Размер шрифта
-
+

Капкан на честного лоха - стр. 24

Концы веревки Аксаев обмотал вокруг кисти правой руки, сжал пальцы в кулак.

– Ну, пехота, что теперь запоешь? – спросил капитан. – Расслабься. Еще не вспомнил, как выглядела та женщина?

Балабанов, прикусил губу и молчал.

– Говоришь, она старуха? – спросил Аксаев.

– Пожилая женщина, – пробормотал Балабанов. – У меня плохая память.
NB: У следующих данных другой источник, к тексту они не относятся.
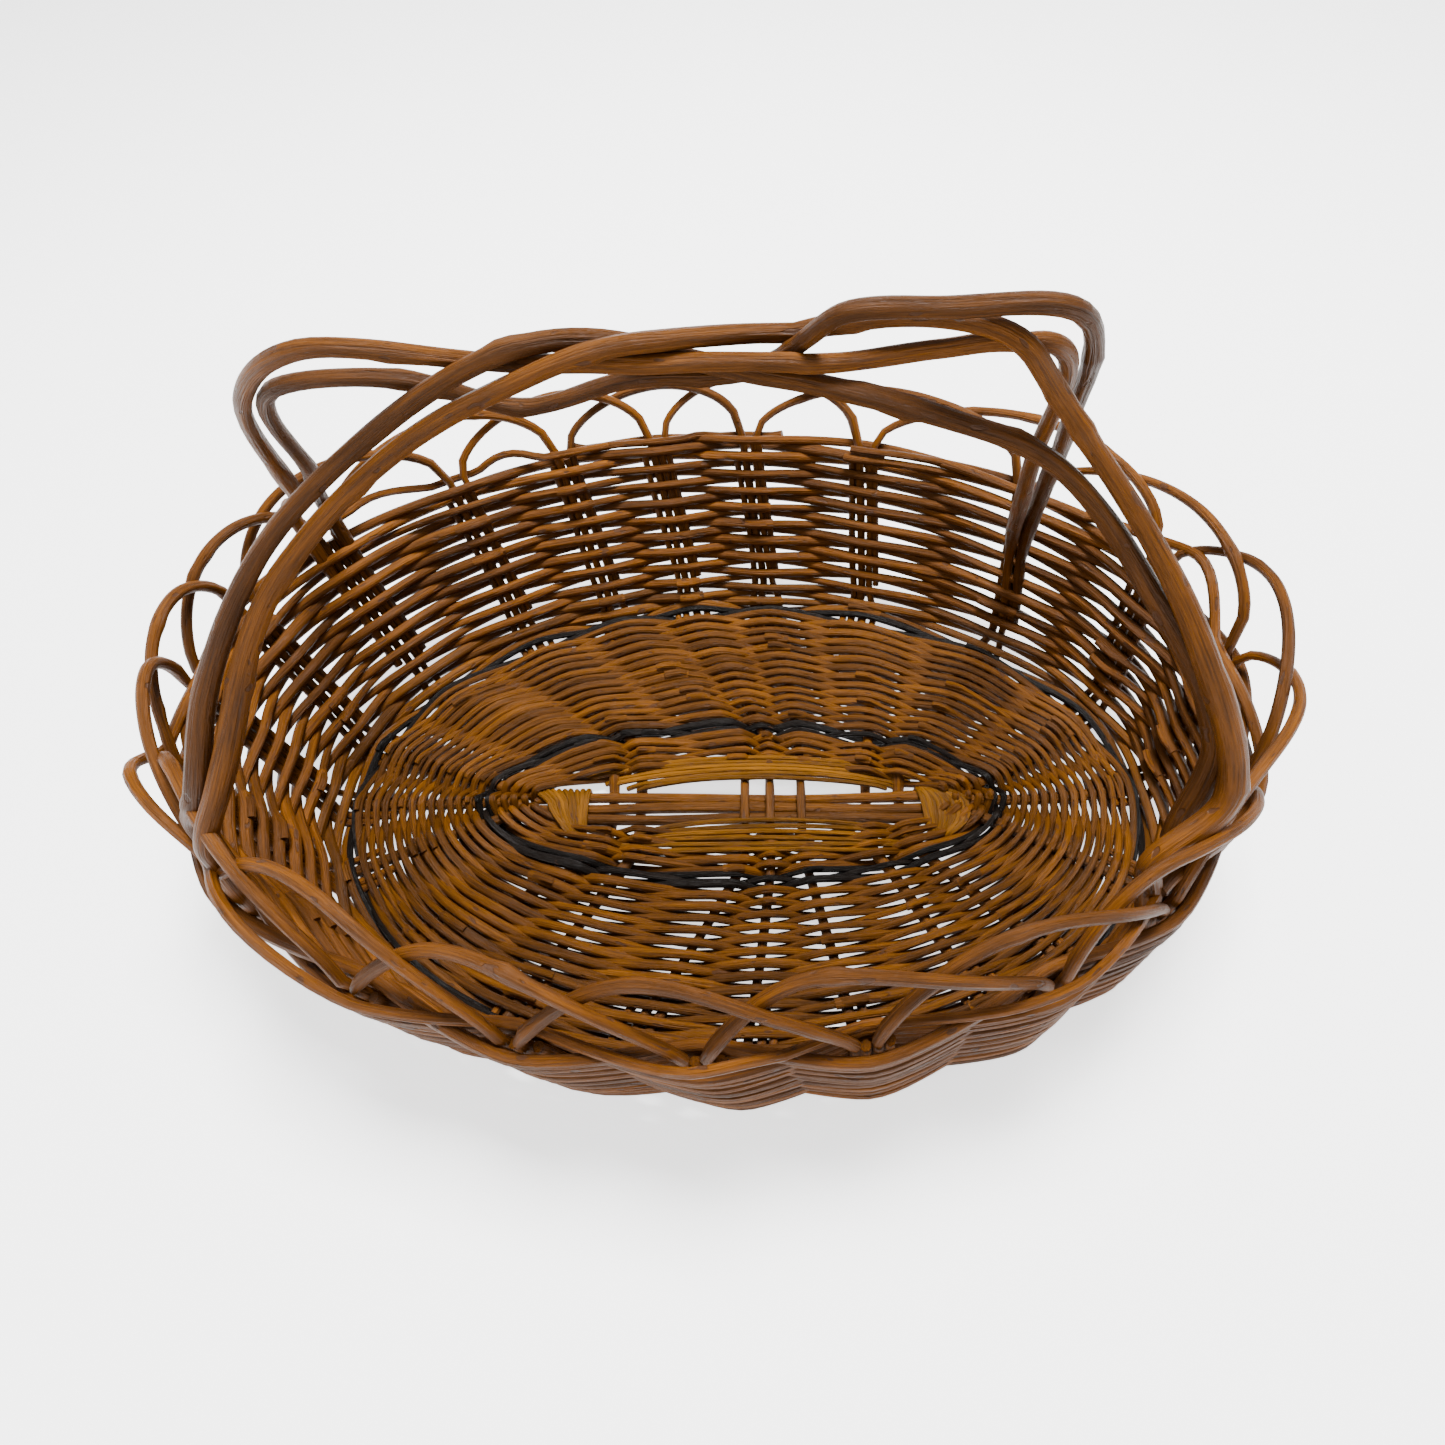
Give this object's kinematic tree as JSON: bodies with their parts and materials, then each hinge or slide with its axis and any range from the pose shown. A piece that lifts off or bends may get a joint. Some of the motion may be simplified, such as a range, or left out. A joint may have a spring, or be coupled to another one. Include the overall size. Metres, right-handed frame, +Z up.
{
  "type": "wicker basket",
  "caption": "Oval open willow basket with a flared woven wall, an open arched border and a fixed plaited double hoop handle over the top.",
  "frame": {"origin": "middle of the basket's box, on the surface that it stands on", "axes": "+X along the longer side, +Y across it, +Z up"},
  "size_m": [0.47, 0.3387, 0.2617],
  "materials": {
    "base_willow": "semi-gloss, honey brown",
    "golden_willow": "semi-gloss, golden",
    "wall_willow": "semi-gloss, russet brown",
    "handle_willow": "semi-gloss, red-brown",
    "dark_willow": "satin, dyed black-brown"
  },
  "bodies": {
    "root": {"core_packing_back": "golden_willow", "core_packing_front": "golden_willow", "core_wrap_left": "golden_willow", "core_wrap_right": "golden_willow", "cross_stick_1": "base_willow", "cross_stick_2": "base_willow", "cross_stick_3": "base_willow", "cross_stick_4": "base_willow", "cross_stick_5": "base_willow", "cross_stick_6": "base_willow", "cross_stick_7": "base_willow", "handle_rod_back_lower": "handle_willow", "handle_rod_back_upper": "handle_willow", "handle_rod_front_inner": "handle_willow", "handle_rod_front_outer": "handle_willow", "inner_base_weave": "base_willow", "inner_dark_ring": "dark_willow", "long_stick_back": "base_willow", "long_stick_front": "base_willow", "long_stick_middle": "base_willow", "outer_base_weave": "base_willow", "outer_dark_ring": "dark_willow", "stake_01": "wall_willow", "stake_02": "wall_willow", "stake_03": "wall_willow", "stake_04": "wall_willow", "stake_05": "wall_willow", "stake_06": "wall_willow", "stake_07": "wall_willow", "stake_08": "wall_willow", "stake_09": "wall_willow", "stake_10": "wall_willow", "stake_11": "wall_willow", "stake_12": "wall_willow", "stake_13": "wall_willow", "stake_14": "wall_willow", "stake_15": "wall_willow", "stake_16": "wall_willow", "stake_17": "wall_willow", "stake_18": "wall_willow", "stake_19": "wall_willow", "stake_20": "wall_willow", "wall_weave_foot": "base_willow", "wall_weave_lower": "base_willow", "wall_weave_middle": "wall_willow", "wall_weave_top": "wall_willow", "wall_weave_upper": "wall_willow"}
  },
  "joints": []
}
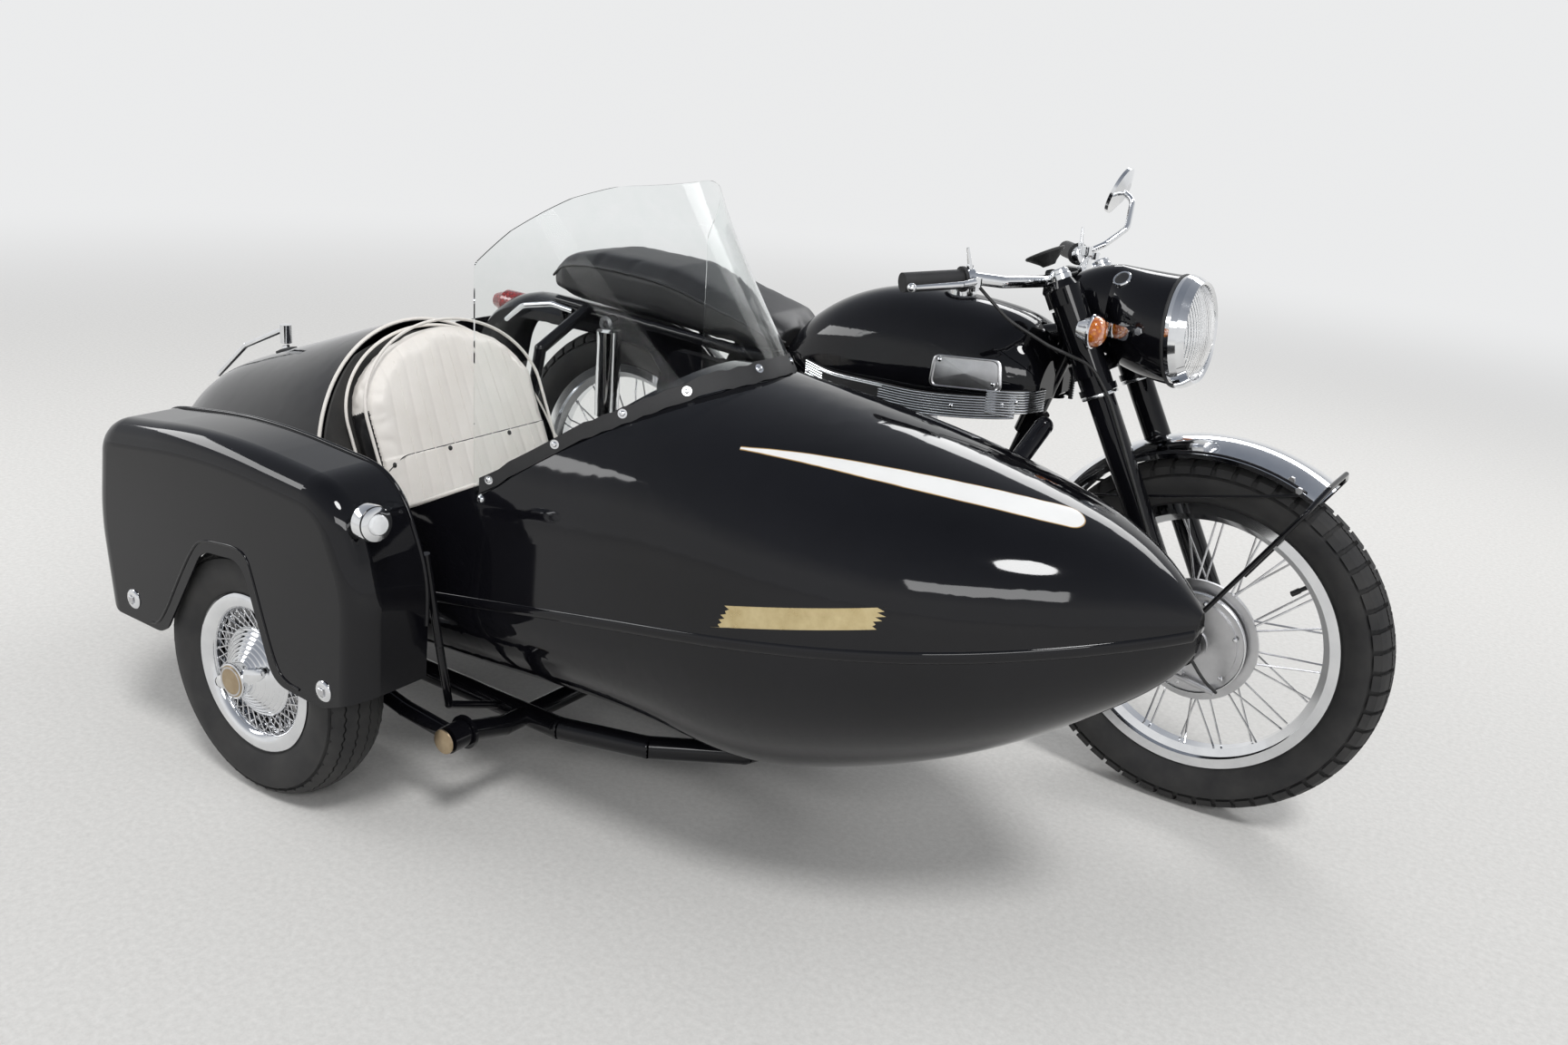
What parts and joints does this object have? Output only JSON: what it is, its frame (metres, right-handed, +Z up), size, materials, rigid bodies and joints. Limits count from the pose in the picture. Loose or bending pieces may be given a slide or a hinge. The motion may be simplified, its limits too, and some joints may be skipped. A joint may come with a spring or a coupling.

Ну, на лица плохая память.

– Что, не слышу? – Аксаев заорал так, что заложило уши.

– Ну, как бы это сказать, – Балабанов говорил медленно, с видимым усилием выдавливал из груди звуки, делал долгие паузы между словами, наконец, составлял из них предложение. – Не то, чтобы пожилая, но в годах. Короче, не молодая.

– Значит, в годах? – переспросил Аксаев. – Старая, значит? Ну, сука, считай, что ты дубарь.

Аксаев с силой толкнул солдата в затылок, стул опрокинулся на передние ножки, и упал бы вперед, увлекая с собой сержанта. Но веревочная петля туго натянулась, сдавила шею Балабанова, удержала от падения. Сержант захрипел, впуская в себя воздух, лицо искривилось от боли, пошло стариковскими морщинами. Готовый развалиться стул тонко скрипел под Балабановым.

Соболев прикурил следующую сигарету, пуская дым, наблюдал, как меняется физиономия солдата. Изо рта вылез распухший язык, жилы на лбу рельефно вздулись, глаза выкатились и остекленели.

Стряхнув пепел на сырой пол, выложенный каменными плитами, Соболев почему-то именно сейчас вспомнил о дочери. Нади недавно десять лет исполнилось, половину своей коротенькой жизни она болеет астмой. Зимой болезнь редко напоминает о себе, но весной вылезает наружу, Надя кашляет взахлеб, задыхается сырым застоявшимся воздухом, ночами не спит.

Жена открывает все форточки, чтобы легче дышалось, делает спиртовые и масляные компрессы, но толку чуть. Здешний климат разрушает слабое здоровье дочери, надо бы уехать отсюда навсегда. И была реальная надежна на перевод в Москву. Соболев потушил окурок о подметку сапога.

Веревка ещё глубже врезалась в шею Балабанова.

Он позеленел лицом, словно залежавшийся в морге покойник и, кажется, больше не дышал. Аксаев ухватил сержанта за плечи, потянул на себя, натяжение веревки ослабло, стул снова встал на все четыре ножки. Но придушенный Балабанов уже вырубился, не почувствовал облегчения, голова упала на грудь, нижняя челюсть отвалилась. Из уголков рта на майку потекла слюна, похожая на пену гоголь-моголя.

Аксаев отошел к столу, вытащил из ящика склянку с прозрачной жидкостью, клок ваты. По комнате расплылся запах нашатыря. Смочив вату, капитан сунул её под нос Балабанова. Тот закашлялся, втянул в себя выпавший изо рта язык, сплюнул на пол. Аксаев влепил солдату увесистую пощечину.

Голова сержанта мотнулась из стороны в сторону.

– Ну, что, скотина? – спросил Аксаев. – И дальше будешь вола в зад трахать? Партизана из себя корчить? Сейчас ещё разок тебя на хомут возьму и уйдешь отсюда вперед копытами. Этого ты хочешь?

– Не хочу, – прошептал Балабанов. – Дай, дайте, воды. Пожалуйста.

– Дам, – пообещал Аксаев. – Но сначала слушай первый вопрос. Сколько лет той женщине и как она выглядит?

Но Балабанов снова прикусил губу. Похоже, канитель с допросом затягивалась. В комнате холодно, Соболев почувствовал, как мерзнут под двумя парам теплых носков ноги, обутые в фасонные, шитые на заказ сапоги. Да, долго не высидишь на одном месте. Он поднялся, несколько раз прошелся вдоль стены, затем совершил круг по периметру кабинета.